A Finnish take on the Bond-as-idiot trope, 1983's Agenti 000 ja kueleman kurvit (Agent 000 and the Deadly Curves) hinges on a world domination plot that would have undoubtedly rattled Nordic audiences' storied reserve: the masked villain X wields a mind control device that makes its victims lose control through public drunkenness, nudity, and other public embarrassments. Enter Agent 000, Joonas G. Breitenfeldt (comic Ilmari Saarelainen), whose ineptitude is only matched by his extreme over-confidence. 

What follows is a barrage of hit-and-miss visual gags, broken by a modest car crash setpiece and swing-for-the-fences performances by Saarelainen and fellow Finnish comic Tenho Sauren as a small time crook unlucky enough to cross Breitenfeldt's path on several occasions. Many sources list British actor John Wood of WarGames fame as the actor playing Agent 009 –- a sort of Bond stand-in — but as this Finnish source notes, it's actually a stuntman named John Wood who reportedly worked on the real Bond films.

Les Patterson Saves the World - but who will save us from Les?

Australian comic and actor Barry Humphries — the man behind Dame Edna Everage's wig and glasses and the Great Goblin in The Hobbit: An Unexpected Journey – brought his other stage and TV alter ego, Sir Leslie Patterson, to feature films in the 1987 Australian comedy Les Patterson Saves the World. In the film, Patterson — a grotesque man of privilege with something offensive to say on just about any subject — is somehow selected to serve as Australian diplomat to a fictitious Middle Eastern country (he's recommended by U.S. President Joan Rivers after decimating a UN attendee with an ill-timed bout of gas), and there discovers a plot by terrorists to unleash a biochemical weapon.
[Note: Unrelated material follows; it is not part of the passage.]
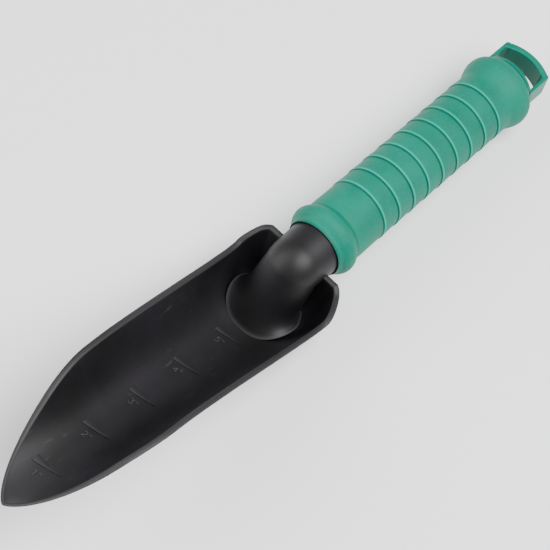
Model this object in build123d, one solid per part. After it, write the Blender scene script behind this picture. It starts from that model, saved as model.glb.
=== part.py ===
"""Narrow hand trowel: a black moulded scoop with an integral neck and tang, a ribbed grip
sleeve pushed over the tang, and an end plug with a hang loop.

The tool is drawn about its handle axis: x runs from the blade's tip to the hang loop and is
zero at the mouth of the grip, y is sideways and z is up, towards the open side of the scoop.
place() then lays the finished pieces on the ground as the trowel rests, on the scoop's belly
and on the swell at the end of the grip, with the origin under the middle of the whole tool.
"""
from build123d import *
import math
import os

# ---- driving dimensions, mm ---------------------------------------------------------------
GRIP_R = 13.0          # outside radius of the grip's bands
TIP_X = -158.7         # blade tip
NOSE_LENGTH = 57.2     # from the tip to where the blade reaches its side width
NOSE_HALF = 20.97      # half width at the end of the nose
REAR_HALF = 23.2       # half width at the rear corners
REAR_X = -4.6          # outer face of the scoop's rear wall
REAR_TOP = 0.9         # top of the rear wall
WALL = 2.1             # floor thickness
FULLNESS = 0.5         # roundness of the trough: a third is a parabola, more is fuller
WALL_TOP = 34.0        # height the walls are drawn to before they are cut along the rim
LIP = 2.2              # width of the rim seen from above
TIP_LIP = 1.0          # width of the rim at the tip
EDGE = 1.3             # how far under the rim the outside of the trough begins
SHOULDER_HALF = 16.0   # half length of the straight top of the rear wall
CORNER_X = -14.5       # where the sides begin to round into the rear wall
HEEL_R = 12.0          # radius between the belly and the rear wall
CLEAR = 40.0           # cutting blocks reach this far past the scoop's sides, top and belly
PAST_TIP_X = -200.0    # and this far past its tip

NECK_R = 11.1          # neck tube
ELBOW_X = -10.9        # centre of the bend between the neck and its root in the scoop
ROOT_ANGLE = 66.0      # how steeply the neck's root dives to the scoop's floor, degrees
ROOT_LENGTH = 34.0
FLARE = (17.0, 9.0, NECK_R + 0.3, NECK_R + 3.9)    # cone where the root meets the floor

FIRST_MARK_X = -136.7  # depth marks, counted from the tip
MARK_PITCH = 24.3      # along x, which makes 25.4 along the sloping floor
MARK_COUNT = 5
MARK_LENGTH = 10.2
MARK_WIDTH = 3.2
MARK_HEIGHT = 0.35

TANG_R = 10.75         # outside of the tube that carries the grip
TANG_BORE_R = 8.2
TANG_END = 113.0
TANG_START = 1.6       # the neck's full radius runs this far into the grip's mouth
MOUTH_END = 2.0        # and the grip's wide mouth this far
BORE_START = -3.0      # front end of the tang's bore
FIT = 0.1              # gap between the grip and what it is pushed over

RIB_START = 24.9       # front lip of the first rib
RIB_PITCH = 8.645
RIB_COUNT = 9
RIB_STEP = 0.25        # how far a rib's front lip stands over the band before it
RIB_LIP = 0.7          # length of the rounded lip
COLLAR_R = 14.5        # rolled bead at the grip's mouth
COLLAR_X = 5.5
COLLAR_END = 9.4
SWELL_R = 15.2         # swell at the grip's rear end
SWELL_START = 98.7
SWELL_X = 109.0
GRIP_END = 114.2

FLANGE_R = 12.2        # plug flange against the grip's end
FLANGE = 2.2
LOOP_HALF = 11.0       # half width of the hang loop
LOOP_CORNER_X = 127.0
LOOP_END = 130.5
LOOP_TOP = 6.7         # the loop stands a little above the handle's axis
LOOP_HEIGHT = 11.0
LOOP_LEAN = 1.1        # how far the loop's underside is set back from its top
LOOP_FLARE = 0.4       # how much wider each side is at the underside
LOOP_SIDE = 1.5        # thickness of the loop's two arms
LOOP_BACK = 2.7        # thickness of its curved back
NIB_R = 0.9            # gate mark on the flange
SPIGOT_R = 7.4
SPIGOT_LENGTH = 16.0
BARB_R = 8.1

REST_TILT = 4.71       # turn about y that brings belly and swell to the ground, degrees
REST_X = 13.02         # then moved to stand over the origin
REST_Z = 24.09

# Cross sections of the scoop: place along the axis, height of the floor, height of the rim.
# The floor climbs towards the tip; the rim is highest where the nose begins.
SECTIONS = [
    (-158.2, 12.3, 12.4),
    (-150.9, 11.9, 12.5),
    (-139.9, 10.9, 13.8),
    (-129.4, 9.2, 16.3),
    (-119.0, 6.5, 19.6),
    (-107.9, 2.9, 20.7),
    (-95.4, -1.2, 19.0),
    (-74.3, -7.8, 12.5),
    (-51.2, -15.1, 3.7),
    (-26.7, -21.6, -5.6),
    (-16.9, -23.2, -8.4),
    (-2.0, -23.4, -8.4),
]


def half_width(x):
    """Half width of the scoop's outline: a rounded nose, then sides that open slowly."""
    along = min((x - TIP_X) / NOSE_LENGTH, 1.0)
    nose = NOSE_HALF * (1 - (1 - along) ** 1.587) ** (1 / 1.429)
    nose_end = TIP_X + NOSE_LENGTH
    opening = max(0.0, (x - nose_end) / (ELBOW_X - nose_end))
    return nose + (REAR_HALF - NOSE_HALF) * min(opening, 1.0)


def tub_section(x, half, floor, side):
    """Upright face across the scoop: a rounded trough and straight walls up past the rim."""
    frame = Plane(origin=(x, 0, 0), x_dir=(0, 1, 0), z_dir=(1, 0, 0))
    pull = floor - (side - floor) / 3
    trough = Bezier((-half, side), (-half * FULLNESS, pull), (half * FULLNESS, pull), (half, side))
    walls = Polyline((half, side), (half, WALL_TOP), (-half, WALL_TOP), (-half, side))
    return frame * make_face(Wire([trough.edge(), *walls.edges()]))


def side_profile(inset):
    """Rear wall and heel seen from the side, as a block across the scoop."""
    rear = REAR_X - inset
    radius = HEEL_R - inset
    belly = SECTIONS[-1][1] - WALL + inset
    corner = math.radians(45)
    outline = [
        Polyline((rear, belly + radius), (rear, CLEAR), (PAST_TIP_X, CLEAR), (PAST_TIP_X, -CLEAR),
                 (rear - radius, -CLEAR)),
        Line((rear - radius, -CLEAR), (rear - radius, belly)),
        ThreePointArc(
            (rear - radius, belly),
            (rear - radius + radius * math.sin(corner), belly + radius - radius * math.cos(corner)),
            (rear, belly + radius),
        ),
    ]
    face = make_face(Wire([edge for part in outline for edge in part.edges()]))
    return extrude(Plane.XZ * face, amount=CLEAR, both=True)


def plan_block(inset):
    """Outline of the rear corners from above, as a block through the scoop."""
    rear = REAR_X - inset
    shoulder = SHOULDER_HALF - inset * 0.5
    side = REAR_HALF - inset
    edges = []
    for turn in (1, -1):
        edges.append(ThreePointArc((rear, turn * shoulder),
                                   (rear - 2.9, turn * (shoulder + (side - shoulder) * 0.7)),
                                   (CORNER_X, turn * side)))
        edges += Polyline((CORNER_X, turn * side), (CORNER_X, turn * CLEAR),
                          (PAST_TIP_X, turn * CLEAR)).edges()
    edges.append(Line((rear, shoulder), (rear, -shoulder)))
    edges.append(Line((PAST_TIP_X, CLEAR), (PAST_TIP_X, -CLEAR)))
    return extrude(make_face(Wire(edges)), amount=CLEAR, both=True)


def rim_cut():
    """Everything above the rim: the side line that dips behind the neck and rises to the shoulder."""
    line = [(x, rim) for x, floor, rim in SECTIONS[:-1]]
    line[0] = (TIP_X - 4, 12.3)
    side_line = Spline(line)
    last = line[-1]
    shoulder = Spline([last, (-11.6, -6.9), (-8.0, -3.0), (REAR_X + 0.6, REAR_TOP)])
    over = Polyline((REAR_X + 0.6, REAR_TOP), (CLEAR, REAR_TOP), (CLEAR, CLEAR), (TIP_X - 4, CLEAR), line[0])
    face = make_face(Wire([side_line.edge(), shoulder.edge(), *over.edges()]))
    return extrude(Plane.XZ * face, amount=CLEAR, both=True)


def along_root(start, length, radius, end_radius):
    """Round bar from the elbow along the neck's root."""
    lean = math.radians(ROOT_ANGLE)
    down = Vector(-math.cos(lean), 0, -math.sin(lean))
    frame = Plane(origin=Vector(ELBOW_X, 0, 0) + down * start, z_dir=down)
    return frame * Cone(radius, end_radius, length, align=(Align.CENTER, Align.CENTER, Align.MIN))


def bar(start, end, radius):
    """Round bar along the handle axis."""
    frame = Plane(origin=(start, 0, 0), z_dir=(1, 0, 0))
    return frame * Cylinder(radius, end - start, align=(Align.CENTER, Align.CENTER, Align.MIN))


def depth_marks():
    """One slender triangle across the scoop at each inch, as posts through the floor."""
    posts = []
    for index in range(MARK_COUNT):
        x = FIRST_MARK_X + index * MARK_PITCH
        near = -MARK_LENGTH / 2
        far = MARK_LENGTH / 2
        triangle = Polyline((x, near), (x, far), (x - MARK_WIDTH, far), (x, near))
        posts.append(extrude(make_face(Wire(triangle.edges())), amount=CLEAR, both=True))
    return Part() + posts


def blade():
    outer = loft([tub_section(x, half_width(x), floor - WALL, rim - EDGE) for x, floor, rim in SECTIONS])
    outer = outer & side_profile(0) & plan_block(0)
    inner_sections = []
    for x, floor, rim in SECTIONS:
        lip = TIP_LIP + (LIP - TIP_LIP) * min((x - TIP_X) / NOSE_LENGTH, 1.0)
        half = half_width(x + TIP_LIP) - lip
        if half > 0.2:
            inner_sections.append(tub_section(x + TIP_LIP, half, floor, rim + 0.2))
    inner = loft(inner_sections) & side_profile(LIP) & plan_block(LIP)

    shell = outer - inner - rim_cut()
    root = along_root(0, ROOT_LENGTH, NECK_R, NECK_R + 1.0) + along_root(*FLARE)
    root = root & outer
    elbow = Pos(ELBOW_X, 0, 0) * Sphere(NECK_R)
    neck = bar(ELBOW_X, TANG_START, NECK_R)
    tang = bar(TANG_START, TANG_END, TANG_R)

    marks = (outer - Pos(0, 0, MARK_HEIGHT) * inner) & depth_marks()
    bore = bar(BORE_START, TANG_END, TANG_BORE_R)
    return shell + marks + root + elbow + neck + tang - bore


def grip():
    """Sleeve turned about the handle axis, from its rolled mouth to its swollen end."""
    low = GRIP_R - RIB_STEP
    bore_r = TANG_R + FIT
    mouth_r = NECK_R + FIT
    edges = [
        Line((0.4, mouth_r), (0, mouth_r + 0.6)),
        Spline([(0, mouth_r + 0.6), (1.5, 12.3), (3.4, 13.7), (COLLAR_X, COLLAR_R), (7.6, 14.1),
                (COLLAR_END, GRIP_R + 0.1)]),
    ]
    last = (COLLAR_END, GRIP_R + 0.1)
    for index in range(RIB_COUNT):
        lip_x = RIB_START + index * RIB_PITCH
        edges.append(Line(last, (lip_x, low)))
        edges.append(Line((lip_x, low), (lip_x + 0.15, GRIP_R)))
        last = (lip_x + RIB_LIP, GRIP_R)
        edges.append(Line((lip_x + 0.15, GRIP_R), last))
    edges.append(Line(last, (SWELL_START, low)))
    swell = [(SWELL_START, low), (102.2, 13.05), (105.2, 14.4), (SWELL_X, SWELL_R), (112.4, 14.3),
             (GRIP_END, 12.4)]
    edges.append(Spline(swell))
    edges += Polyline((GRIP_END, 12.4), (GRIP_END, bore_r), (MOUTH_END, bore_r), (MOUTH_END, mouth_r),
                      (0.4, mouth_r)).edges()
    return revolve(Plane.XZ * make_face(Wire(edges)), axis=Axis.X)


def loop_block(half, start, corner, end, radius):
    """Flat block with two sides along x and a gently curved back, set back towards its underside."""
    faces = []
    for z, back, wider in ((LOOP_TOP, 0, 0), (LOOP_TOP - LOOP_HEIGHT, LOOP_LEAN, LOOP_FLARE)):
        side = half + wider
        outline = Wire([
            ThreePointArc((corner + back, -side), (end + back, 0), (corner + back, side)),
            *Polyline((corner + back, side), (start, side), (start, -side),
                      (corner + back, -side)).edges(),
        ])
        face = make_face(outline)
        faces.append(Pos(0, 0, z) * fillet(face.vertices().sort_by(Axis.X)[-2:], radius))
    return loft(faces, ruled=True)


def plug():
    """Flange and barbed spigot with the flat hang loop behind."""
    flange = bar(GRIP_END + FIT, GRIP_END + FIT + FLANGE, FLANGE_R)
    boss = bar(TANG_END, GRIP_END + FIT, TANG_R)
    spigot = bar(TANG_END - SPIGOT_LENGTH, TANG_END, SPIGOT_R)
    barbs = [bar(TANG_END - 4.0 * (index + 1), TANG_END - 4.0 * (index + 1) + 1.5, BARB_R)
             for index in range(3)]
    root_x = GRIP_END + FLANGE / 2
    slot_x = GRIP_END + FIT + FLANGE
    outer = loop_block(LOOP_HALF, root_x, LOOP_CORNER_X, LOOP_END, 1.2)
    slot = loop_block(LOOP_HALF - LOOP_SIDE, slot_x, LOOP_CORNER_X - LOOP_BACK, LOOP_END - LOOP_BACK, 1.0)
    nib = Pos(slot_x - 0.2, -FLANGE_R * 0.995, -FLANGE_R * 0.1) * Sphere(NIB_R)
    return flange + boss + spigot + barbs + nib + (outer - slot)


def place(shape):
    """From the handle's own axis to the ground, tip to the left of the origin."""
    return Pos(REST_X, 0, REST_Z) * Rot(0, REST_TILT, 0) * shape


PARTS = {
    "blade_moulding": blade(),
    "grip_sleeve": grip(),
    "hang_plug": plug(),
}

os.makedirs("parts", exist_ok=True)
for name, shape in PARTS.items():
    placed = place(shape)
    export_step(placed, f"parts/{name}.step")
    box = placed.bounding_box()
    print(name, len(placed.solids()), round(placed.volume), box.min, box.max)
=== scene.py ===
"""Looks of the hand trowel: a black moulded scoop and neck, a green ribbed grip and a green
plug with a hang loop.

Every surface is worked out about the handle's own axis, in millimetres: x runs from the
blade's tip to the hang loop with zero at the grip's mouth, y is across and z is up towards
the open side of the scoop. to_ground() then lays the points on the ground, in metres.
"""

import math

import bmesh
import bpy
import numpy as np
from mathutils import Matrix, Vector


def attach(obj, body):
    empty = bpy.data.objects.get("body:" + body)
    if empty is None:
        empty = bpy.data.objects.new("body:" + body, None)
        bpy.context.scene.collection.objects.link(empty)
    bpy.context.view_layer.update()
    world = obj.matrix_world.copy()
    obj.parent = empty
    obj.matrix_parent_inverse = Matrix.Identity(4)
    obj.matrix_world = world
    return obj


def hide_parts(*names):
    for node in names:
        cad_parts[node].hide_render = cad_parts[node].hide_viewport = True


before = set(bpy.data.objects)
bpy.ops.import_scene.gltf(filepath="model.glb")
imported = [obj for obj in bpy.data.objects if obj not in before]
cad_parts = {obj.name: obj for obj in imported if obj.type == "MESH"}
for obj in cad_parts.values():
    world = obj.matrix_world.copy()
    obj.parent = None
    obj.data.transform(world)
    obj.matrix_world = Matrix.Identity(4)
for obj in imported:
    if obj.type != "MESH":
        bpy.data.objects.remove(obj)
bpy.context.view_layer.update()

REST_TILT = math.radians(4.71)
REST_X = 13.02
REST_Z = 24.09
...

Patterson takes it upon himself to play Bond and foil the scheme, but after 90 minutes of his repulsive behavior, ceaseless jokes about bodily functions, and disgusting special effects (most notably, how the gas affects its victims), you might be wishing for access to that bio-weapon for yourself. A notorious disaster for all involved, Les Patterson Saves the World is frequently cited among the world's worst movies — an honor that would probably please Sir Les.